Scan the data that follows and count the lines with the string "True"; answer with the count alone.

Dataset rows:
--- --- ---

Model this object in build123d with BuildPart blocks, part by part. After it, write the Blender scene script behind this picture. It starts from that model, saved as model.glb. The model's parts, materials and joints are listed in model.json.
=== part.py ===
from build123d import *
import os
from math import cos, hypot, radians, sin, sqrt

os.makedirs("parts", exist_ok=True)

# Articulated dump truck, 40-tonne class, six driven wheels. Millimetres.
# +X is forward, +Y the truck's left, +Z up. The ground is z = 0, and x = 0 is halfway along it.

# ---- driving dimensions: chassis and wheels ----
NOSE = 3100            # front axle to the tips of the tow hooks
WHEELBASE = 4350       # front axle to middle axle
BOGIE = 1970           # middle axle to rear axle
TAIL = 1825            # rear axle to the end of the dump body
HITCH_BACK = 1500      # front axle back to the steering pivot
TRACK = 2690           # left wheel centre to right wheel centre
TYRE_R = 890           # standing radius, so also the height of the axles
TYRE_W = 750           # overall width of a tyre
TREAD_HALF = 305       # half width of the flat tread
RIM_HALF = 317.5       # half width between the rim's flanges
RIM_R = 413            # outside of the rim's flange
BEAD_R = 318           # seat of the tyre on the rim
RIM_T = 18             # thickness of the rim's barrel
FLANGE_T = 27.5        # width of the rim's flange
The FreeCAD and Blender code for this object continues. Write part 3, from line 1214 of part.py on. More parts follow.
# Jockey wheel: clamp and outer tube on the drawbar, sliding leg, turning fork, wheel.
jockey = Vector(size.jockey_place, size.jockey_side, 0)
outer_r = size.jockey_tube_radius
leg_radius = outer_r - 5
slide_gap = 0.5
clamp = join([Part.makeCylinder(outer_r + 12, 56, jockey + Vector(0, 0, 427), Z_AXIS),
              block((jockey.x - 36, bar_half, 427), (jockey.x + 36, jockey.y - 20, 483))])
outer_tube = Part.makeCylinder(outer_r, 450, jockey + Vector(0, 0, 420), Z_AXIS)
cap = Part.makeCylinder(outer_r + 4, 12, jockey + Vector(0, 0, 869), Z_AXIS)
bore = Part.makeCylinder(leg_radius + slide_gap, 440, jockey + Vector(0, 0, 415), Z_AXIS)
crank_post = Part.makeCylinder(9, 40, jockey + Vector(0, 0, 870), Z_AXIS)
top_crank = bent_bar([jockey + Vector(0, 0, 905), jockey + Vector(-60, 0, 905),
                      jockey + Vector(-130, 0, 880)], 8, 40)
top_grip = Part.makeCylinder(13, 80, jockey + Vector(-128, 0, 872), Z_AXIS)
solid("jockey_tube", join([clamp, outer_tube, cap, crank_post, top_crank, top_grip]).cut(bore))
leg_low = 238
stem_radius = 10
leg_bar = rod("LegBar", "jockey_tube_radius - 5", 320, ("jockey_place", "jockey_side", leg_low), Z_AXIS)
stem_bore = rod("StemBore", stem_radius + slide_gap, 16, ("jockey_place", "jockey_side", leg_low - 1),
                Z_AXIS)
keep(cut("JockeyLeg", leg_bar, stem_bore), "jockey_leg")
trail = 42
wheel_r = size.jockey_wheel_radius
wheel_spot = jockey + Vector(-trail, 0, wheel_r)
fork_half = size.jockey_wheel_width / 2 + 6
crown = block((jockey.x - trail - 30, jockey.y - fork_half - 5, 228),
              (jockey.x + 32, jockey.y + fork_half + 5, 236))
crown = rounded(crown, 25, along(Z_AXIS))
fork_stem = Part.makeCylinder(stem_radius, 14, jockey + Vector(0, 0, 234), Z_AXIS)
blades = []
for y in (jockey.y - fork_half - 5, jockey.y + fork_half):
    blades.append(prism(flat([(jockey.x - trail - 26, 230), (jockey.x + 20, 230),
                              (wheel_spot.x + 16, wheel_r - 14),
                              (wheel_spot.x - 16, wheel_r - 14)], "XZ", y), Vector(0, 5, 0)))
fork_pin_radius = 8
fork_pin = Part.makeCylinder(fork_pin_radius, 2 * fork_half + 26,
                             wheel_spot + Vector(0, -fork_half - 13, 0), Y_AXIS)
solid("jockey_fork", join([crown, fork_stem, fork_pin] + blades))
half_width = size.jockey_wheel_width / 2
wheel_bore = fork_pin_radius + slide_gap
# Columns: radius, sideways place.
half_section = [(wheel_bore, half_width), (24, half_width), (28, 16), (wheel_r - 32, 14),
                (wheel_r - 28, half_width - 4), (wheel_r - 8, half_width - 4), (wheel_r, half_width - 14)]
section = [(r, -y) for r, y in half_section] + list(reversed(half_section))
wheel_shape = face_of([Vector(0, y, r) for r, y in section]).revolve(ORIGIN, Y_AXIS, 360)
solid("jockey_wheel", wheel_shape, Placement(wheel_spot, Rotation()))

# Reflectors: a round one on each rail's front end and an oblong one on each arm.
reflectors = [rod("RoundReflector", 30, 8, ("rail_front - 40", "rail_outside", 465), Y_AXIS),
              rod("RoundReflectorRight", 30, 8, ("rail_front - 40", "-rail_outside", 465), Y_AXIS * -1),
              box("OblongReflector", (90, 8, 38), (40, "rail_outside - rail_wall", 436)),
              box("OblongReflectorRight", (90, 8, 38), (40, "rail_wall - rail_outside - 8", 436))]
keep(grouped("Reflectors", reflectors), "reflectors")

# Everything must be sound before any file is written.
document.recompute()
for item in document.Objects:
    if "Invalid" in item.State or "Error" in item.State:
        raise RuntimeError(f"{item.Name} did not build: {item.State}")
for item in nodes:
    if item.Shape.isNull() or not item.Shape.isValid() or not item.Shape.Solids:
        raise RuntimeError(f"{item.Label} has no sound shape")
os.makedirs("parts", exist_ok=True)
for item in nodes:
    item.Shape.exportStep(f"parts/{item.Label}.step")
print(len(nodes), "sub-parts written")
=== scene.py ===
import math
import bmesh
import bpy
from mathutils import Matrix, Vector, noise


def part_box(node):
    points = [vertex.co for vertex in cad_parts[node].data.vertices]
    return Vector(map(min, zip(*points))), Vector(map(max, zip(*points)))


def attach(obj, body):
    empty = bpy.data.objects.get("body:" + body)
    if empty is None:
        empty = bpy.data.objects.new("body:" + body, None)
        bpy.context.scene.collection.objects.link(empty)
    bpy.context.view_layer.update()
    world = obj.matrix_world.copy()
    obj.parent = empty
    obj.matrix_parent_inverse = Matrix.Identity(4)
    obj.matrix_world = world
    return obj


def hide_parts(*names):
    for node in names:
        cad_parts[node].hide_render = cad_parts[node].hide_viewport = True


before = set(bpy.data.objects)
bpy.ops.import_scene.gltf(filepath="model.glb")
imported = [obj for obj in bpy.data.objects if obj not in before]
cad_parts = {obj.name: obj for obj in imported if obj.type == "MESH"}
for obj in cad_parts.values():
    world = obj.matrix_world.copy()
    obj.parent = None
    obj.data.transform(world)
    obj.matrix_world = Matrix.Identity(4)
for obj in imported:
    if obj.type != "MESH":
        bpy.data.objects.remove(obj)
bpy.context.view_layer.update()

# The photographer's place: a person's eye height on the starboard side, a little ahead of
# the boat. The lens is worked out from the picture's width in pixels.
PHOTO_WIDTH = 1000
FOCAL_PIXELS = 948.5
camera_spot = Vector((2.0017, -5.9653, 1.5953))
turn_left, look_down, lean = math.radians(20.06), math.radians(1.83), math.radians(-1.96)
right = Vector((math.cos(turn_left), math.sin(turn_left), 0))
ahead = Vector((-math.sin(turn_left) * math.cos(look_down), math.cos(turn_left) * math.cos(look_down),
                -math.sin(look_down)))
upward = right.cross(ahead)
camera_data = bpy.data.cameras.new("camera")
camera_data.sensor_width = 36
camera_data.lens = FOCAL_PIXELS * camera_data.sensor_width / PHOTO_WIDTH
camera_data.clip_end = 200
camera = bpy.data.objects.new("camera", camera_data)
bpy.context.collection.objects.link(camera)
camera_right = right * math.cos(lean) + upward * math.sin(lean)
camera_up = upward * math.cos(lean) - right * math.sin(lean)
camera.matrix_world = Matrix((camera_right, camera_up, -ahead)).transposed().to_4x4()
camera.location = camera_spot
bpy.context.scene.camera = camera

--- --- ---

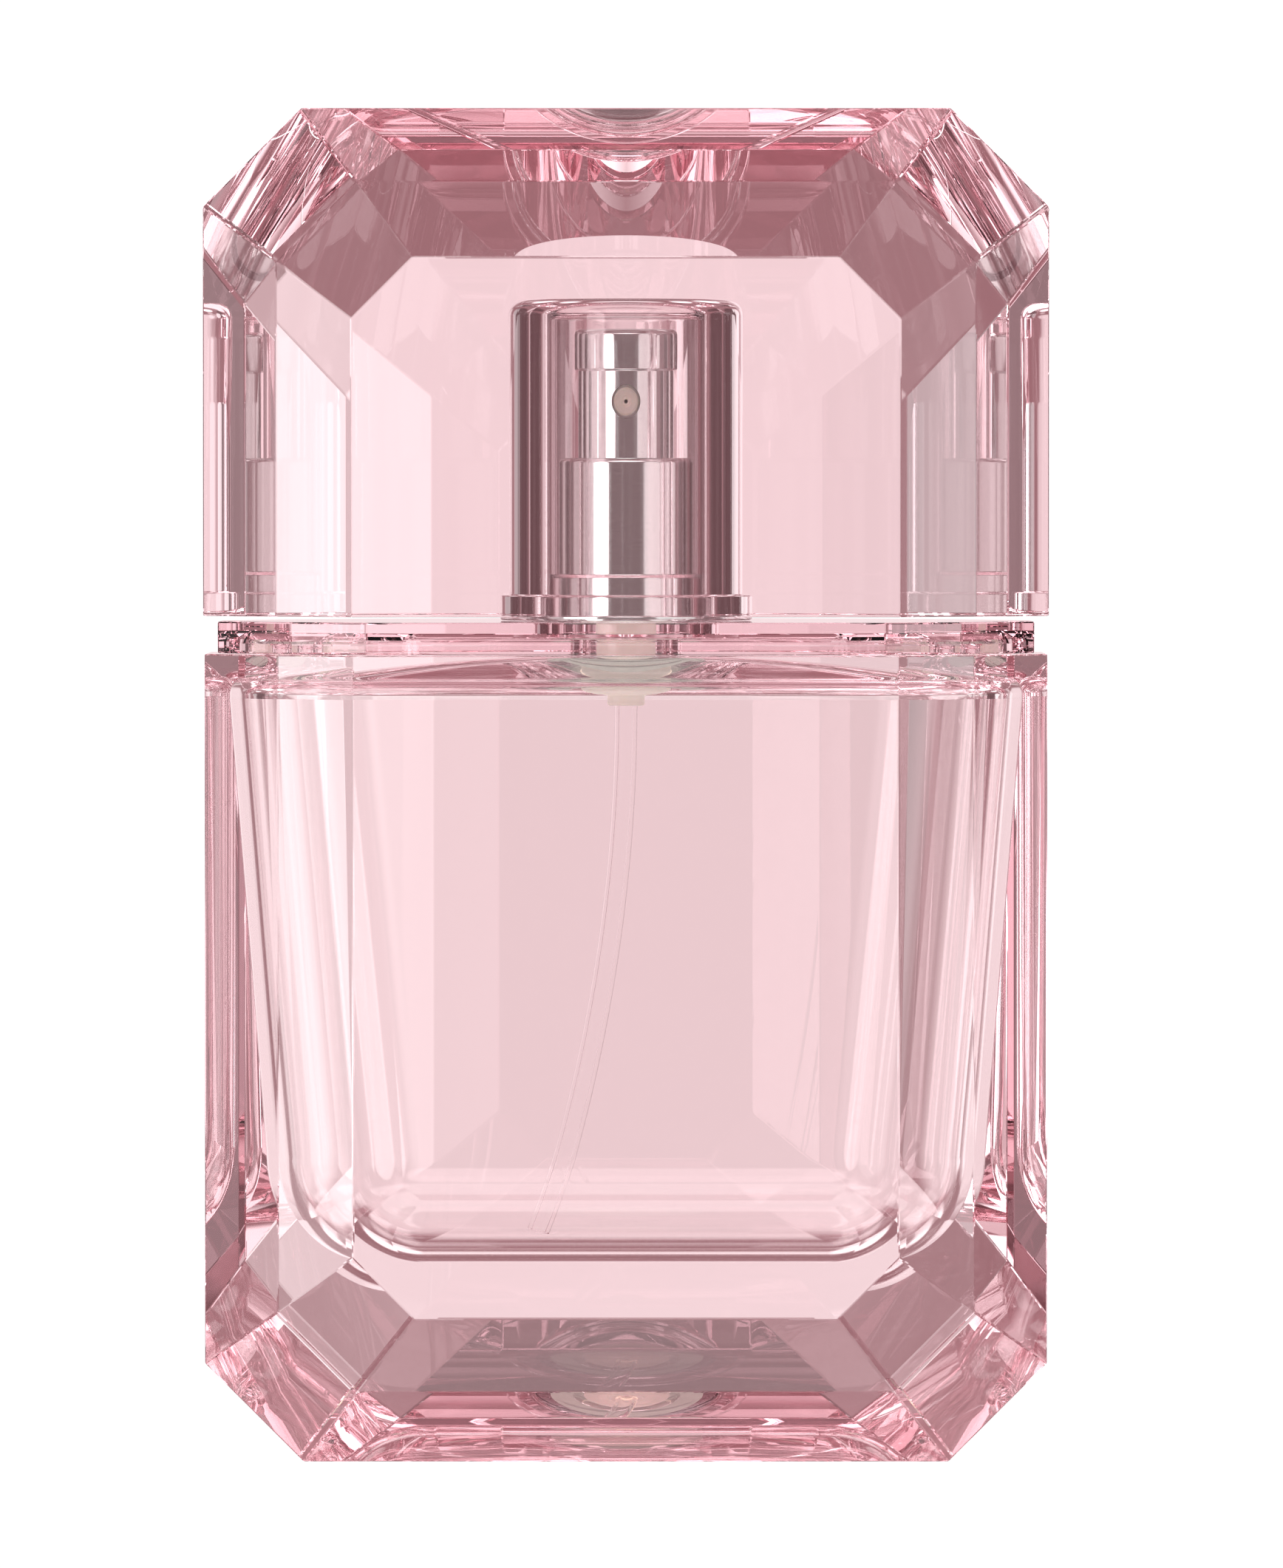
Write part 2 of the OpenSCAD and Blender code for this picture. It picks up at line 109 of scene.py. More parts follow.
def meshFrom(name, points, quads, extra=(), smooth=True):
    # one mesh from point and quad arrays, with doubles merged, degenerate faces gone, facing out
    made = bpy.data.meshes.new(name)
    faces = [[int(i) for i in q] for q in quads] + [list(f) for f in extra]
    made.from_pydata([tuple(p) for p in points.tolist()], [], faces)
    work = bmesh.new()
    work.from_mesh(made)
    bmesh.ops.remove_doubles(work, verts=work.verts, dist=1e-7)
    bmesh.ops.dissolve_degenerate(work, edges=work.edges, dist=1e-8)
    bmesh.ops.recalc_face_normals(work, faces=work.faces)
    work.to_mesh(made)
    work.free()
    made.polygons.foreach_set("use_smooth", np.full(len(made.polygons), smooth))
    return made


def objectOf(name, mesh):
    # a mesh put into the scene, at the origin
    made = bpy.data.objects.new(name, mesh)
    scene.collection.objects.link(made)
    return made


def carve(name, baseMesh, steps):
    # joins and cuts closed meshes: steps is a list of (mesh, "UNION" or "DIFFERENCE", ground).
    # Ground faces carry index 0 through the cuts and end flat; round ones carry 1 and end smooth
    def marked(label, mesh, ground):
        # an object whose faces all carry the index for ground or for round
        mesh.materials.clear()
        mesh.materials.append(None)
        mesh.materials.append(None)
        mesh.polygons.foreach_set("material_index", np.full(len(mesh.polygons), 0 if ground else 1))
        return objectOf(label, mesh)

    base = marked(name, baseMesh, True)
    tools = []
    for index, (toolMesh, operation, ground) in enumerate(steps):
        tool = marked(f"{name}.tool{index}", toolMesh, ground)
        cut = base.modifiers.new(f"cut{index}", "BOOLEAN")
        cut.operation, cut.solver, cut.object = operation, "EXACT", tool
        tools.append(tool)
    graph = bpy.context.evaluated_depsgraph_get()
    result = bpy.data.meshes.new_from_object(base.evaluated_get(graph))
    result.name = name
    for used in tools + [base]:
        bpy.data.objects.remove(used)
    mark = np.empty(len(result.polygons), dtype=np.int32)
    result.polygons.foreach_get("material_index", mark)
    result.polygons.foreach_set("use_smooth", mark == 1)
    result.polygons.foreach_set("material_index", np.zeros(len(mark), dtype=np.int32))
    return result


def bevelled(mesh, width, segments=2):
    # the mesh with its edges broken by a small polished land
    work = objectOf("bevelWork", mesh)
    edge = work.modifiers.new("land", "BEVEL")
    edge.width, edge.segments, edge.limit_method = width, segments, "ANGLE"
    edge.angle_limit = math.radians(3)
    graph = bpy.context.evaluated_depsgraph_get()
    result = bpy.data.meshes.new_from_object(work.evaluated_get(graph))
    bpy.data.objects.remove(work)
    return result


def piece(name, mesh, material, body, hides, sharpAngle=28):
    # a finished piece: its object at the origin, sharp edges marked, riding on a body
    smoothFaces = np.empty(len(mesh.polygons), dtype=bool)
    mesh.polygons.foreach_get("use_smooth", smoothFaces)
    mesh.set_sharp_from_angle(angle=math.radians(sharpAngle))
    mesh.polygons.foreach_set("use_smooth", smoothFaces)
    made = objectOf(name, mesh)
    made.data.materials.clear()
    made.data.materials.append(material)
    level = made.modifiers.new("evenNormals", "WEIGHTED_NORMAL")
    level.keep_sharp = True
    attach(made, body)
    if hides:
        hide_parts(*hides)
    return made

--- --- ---

● RESULT OF THIS TASK
6